Egypt is reported to have only four months' supply of wheat on hand and only one month's supply of rice.
According to Al-Ahram, Egypt's leading daily, hoarding of rice by wholesalers has pushed prices up by 35 percent this year.
Egypt's foreign exchange reserves have fallen by $13 billion, or roughly one-third, in the first quarter of the year amid a flight of capital.
The business elite who flourished under Mubarak and ran the economy for half a century are hustling their wealth to safer climes.
Rising food prices is a global problem but the Middle East is particularly at high risk because of chronically high levels of unemployment and low incomes.
Mushrooming populations are an added factor. Arab countries have among the highest population growth rates in the world.
The overall Arab population was 73 million in 1950. Today, it's more than four times that at 333 million. It will nearly double again by 2050, to around 600 million.
Following the 2008 food price crisis, which triggered bread riots in Arab cities, some regional states, increased public sector wages and sought to aid the poor by increasing bread subsidies.
But those measures weren't sustainable without increased revenues, which weren't forthcoming. The non-oil producers all have fiscal and trade deficits.
The wealthy oil states of the Persian Gulf produce little food and import 85 percent of basic food requirements.

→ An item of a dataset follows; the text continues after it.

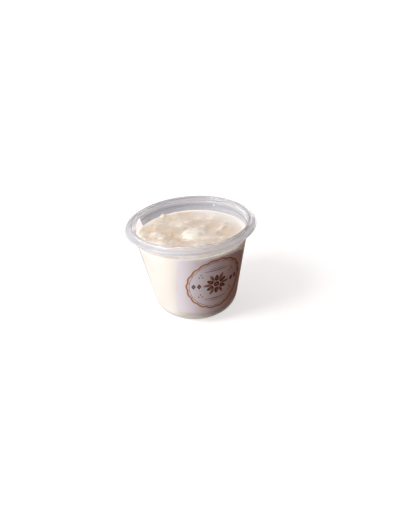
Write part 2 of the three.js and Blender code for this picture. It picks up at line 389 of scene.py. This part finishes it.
def grainHeight(x, y):
    # cooked grains just under the cream: each lifts a small oval of the surface
    chance = random.Random(rice["seed"])
    height = np.zeros_like(x)
    for i in range(rice["count"]):
        radius = rice["spread"] * math.sqrt((i + 0.5) / rice["count"])
        angle = i * math.pi * (3 - math.sqrt(5)) + chance.uniform(-0.3, 0.3)
        centreX = radius * math.cos(angle)
        centreY = radius * math.sin(angle)
        turn = chance.uniform(0, math.pi)
        size = chance.uniform(0.8, 1.15)
        lift = rice["proud"] * chance.uniform(0.15, 1.0)
        u = ((x - centreX) * math.cos(turn) + (y - centreY) * math.sin(turn)) / (rice["length"] / 2 * size)
        v = ((y - centreY) * math.cos(turn) - (x - centreX) * math.sin(turn)) / (rice["width"] / 2 * size)
        oval = np.exp(-((u * u + v * v) ** rice["edge"]))
        height = np.maximum(height, lift * oval)
    return height


def milkShare(x, y):
    # thin milk has gathered smooth and pale along the wall at the back right
    inFromWall = insideRadius(pudding["level"]) - np.hypot(x, y)
    away = (np.degrees(np.arctan2(x, -y)) - pudding["milkAzimuth"]) / pudding["milkSpread"]
    return np.exp(-away ** 4) * np.exp(-(np.clip(inFromWall, 0, None) / pudding["milkWidth"]) ** 2)


def topHeight(x, y):
    chance = random.Random(pudding["seed"])
    rough = 1 - pudding["milkCalm"] * milkShare(x, y)
    height = pudding["level"] + dollopHeight(x, y)
    for px, py, along, across, turn, lift in pudding["swells"]:
        height += lift * softBump(x - px, y - py, along, across, math.radians(turn))
    for i in range(pudding["rippleCount"]):
        radius = pudding["rippleSpread"] * math.sqrt((i + 0.5) / pudding["rippleCount"])
        angle = i * math.pi * (3 - math.sqrt(5)) + chance.random()
        size = pudding["rippleSize"] * chance.uniform(0.7, 1.3)
        lift = pudding["rippleHeight"] * chance.uniform(0.6, 1.4) * (-1 if i % 3 == 0 else 1)
        height += rough * lift * softBump(x - radius * math.cos(angle), y - radius * math.sin(angle),
                                          size, size / 2, chance.uniform(0, math.pi))
    inFromWall = insideRadius(pudding["level"]) - np.hypot(x, y)
    calm = 1 - np.exp(-np.clip(inFromWall, 0, None) / pudding["grainFree"])
    height += grainHeight(x, y) * calm * rough
    azimuth = np.degrees(np.arctan2(x, -y))
    for middle, spread, lift in pudding["climbs"]:
        away = (azimuth - middle + 180) % 360 - 180
        height += lift * np.exp(-(away / spread) ** 2 - (inFromWall / pudding["climbReach"]) ** 2)
    height += pudding["meniscus"] * np.exp(-np.clip(inFromWall, 0, None) / pudding["meniscusWidth"])
    return height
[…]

The Arab world's dependence on imported food isn't likely to change anytime soon.
The regional states have little arable land and even less water and worsening climate change will make their food situation even more precarious.
"Arab countries are very vulnerable to fluctuations in international commodity markets because they are heavily dependent on imported food," a recent World Bank report cautioned.
"No Arab country is protected from future food-price shocks."